*Wait a minute... that stuff is hairy. It's Software Studies on its hind legs and walking around like Bigfoot.
"Just as petrified fossils tell us about the evolution of life on earth, the words written in books narrate the history of humanity. They words tell a story, not just through the sentences they form, but in how often they occur. Uncovering those tales isn’t easy – you’d need to convert books into a digital format so that their text can be analysed and compared. And you’d need to do that for millions of books.
"Fortunately, that’s exactly what Google have been doing since 2004. Together with over 40 university libraries, the internet titan has thus far scanned over 15 million books, creating a massive electronic library that represents 12% of all the books ever published. All the while, a team from Harvard University, led by Jean-Baptiste Michel and Erez Lieberman Aiden have been analysing the flood of data.
"Their first report is available today. Although it barely scratches the surface, it’s already a tantalising glimpse into the power of the Google Books corpus. It’s a record of human culture, spanning six centuries and seven languages. It shows vocabularies expanding and grammar evolving. It contains stories about our adoption of technology, our quest for fame, and our battle for equality. And it hides the traces of tragedy, including traces of political suppression, records of past plagues, and a fading connection with our own history.
"As the team says, the corpus “will furnish a great cache of bones from which to reconstruct the skeleton of a new science.” There are strong parallels to the completion of the human genome. Just as that provided an invaluable resource for biologists, Google’s corpus will allow social scientists and humanities scholars to study human culture in a rigorous way. There’s a good reason that the team are calling this field “culturomics”.
"The project began back in 2007, when the duo published a paper showing that verbs become more regular over time...."
"Contrary to warnings about its imminent demise at the hands of teenagers and Americans, English is booming. In the last 50 years, its vocabulary has expanded by over 70% and around 8500 words are being added every year. The team worked this out by scanning the corpus words for solo words that turned up at least once per billion. They took random samples and culled any non-words (“l8r”), typos and foreign words. By the end, they estimated that English had 544,000 words in 1900, rising to 1,022,000 in 2000 (see above left)
"Dictionaries aren’t keeping pace with this rapid change. Over half of the words added to the American Heritage Dictionary in 2000 were already part of the English language a century ago. There are plenty of missing words too. The current Oxford English Dictionary only has 615,000 solo words, and even proper nouns and compound words can’t explain the gulf between that and the million-plus count from the corpus.

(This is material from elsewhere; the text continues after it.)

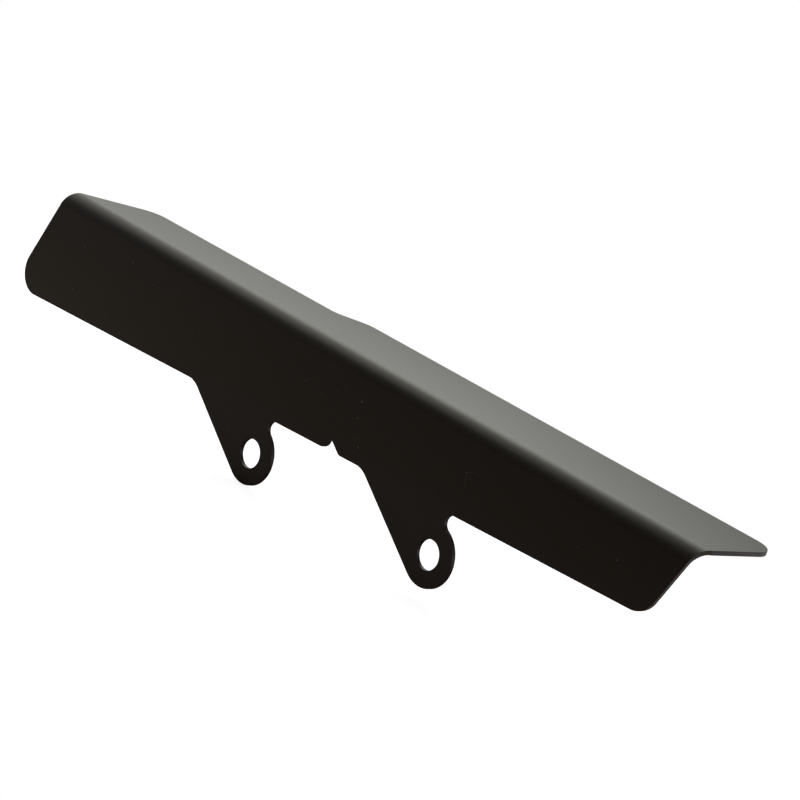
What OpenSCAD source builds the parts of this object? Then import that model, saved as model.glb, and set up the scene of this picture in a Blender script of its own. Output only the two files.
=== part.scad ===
// Belt guard of a motorcycle: one folded sheet, a side plate with two bolt tabs and a top flange.
// Frame: origin at the middle of the left bolt hole on the plate's outer face,
// +X along the fold, +Y from the outer face towards the flange's back edge, +Z up.

/* [Sheet] */
// Thickness of the sheet
sheet_t = 1.5; // [1:0.1:2.5]
// Outside radius of the fold
bend_r = 6; // [4:0.5:8]
// Height of the flange's top face above the left bolt hole
fold_z = 48.55; // [40:0.05:60]

/* [Side plate] */
// Height of the lower edge straight above the left bolt hole
edge_z = 13.85; // [13:0.05:15]
// Climb of the lower edge towards the right, in degrees
edge_tilt = 2.73; // [2:0.01:4]
// Left end of the plate where the fold starts
left_x = -134.2; // [-160:0.1:-115]
// Lean of the left end from upright, in degrees
left_lean = 21.8; // [10:0.1:30]
// Right end of the plate where the fold starts
right_x = 188; // [165:0.5:220]
// Lean of the right end from upright, in degrees
right_lean = 23.3; // [10:0.1:30]
// Radius of the two lower corners
corner_r = 8.9; // [4:0.1:12]

/* [Bolt tabs] */
// Distance along the fold between the two bolt holes
bolt_gap = 91; // [80:0.5:110]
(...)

"Instead, it seems that modern dictionaries aren’t very good at including rarer words. Both the OED and Merriam-Webster comprehensively list words that are found once in every hundred thousand words, but they only had a quarter of one-in-a-billion words (see above right). Missing words include technical words like ’aridification’ (the process by which a geographic region becomes dry) and obscure ones like ‘slenthem’ (a musical instrument). This hidden lexicon may be rare but it’s also massive, accounting for around 52% of the English words. The majority of our vocabulary isn’t documented in the big dictionaries...."
"The corpus allows you to chart the rise and fall of people, as well as verbs and dates. Michel and Lieberman-Aiden found that today’s stars, at the height of their celebrity, are more famous than their historical predecessors, but they’re being forgotten more quickly. The team took every one of the 740,000 people with their own Wikipedia pages, removed those who share a name, and sorted the rest by birth date....
"They found that in the early 19th century, celebrities started rising to fame at the age of 43 and it took 8 years for their prominence in books to double. By the mid-20th century, they were starting at 29 and doubling in just over 3 years. However, while the spotlight upon them is more intense, their time in it is briefer. Celebrities tend to peak in fame at the ripe old age of 75 (remember, this is measured by their mentions in books). A century ago, it took 120 years after that for their fame to halve; now, it takes just 71...."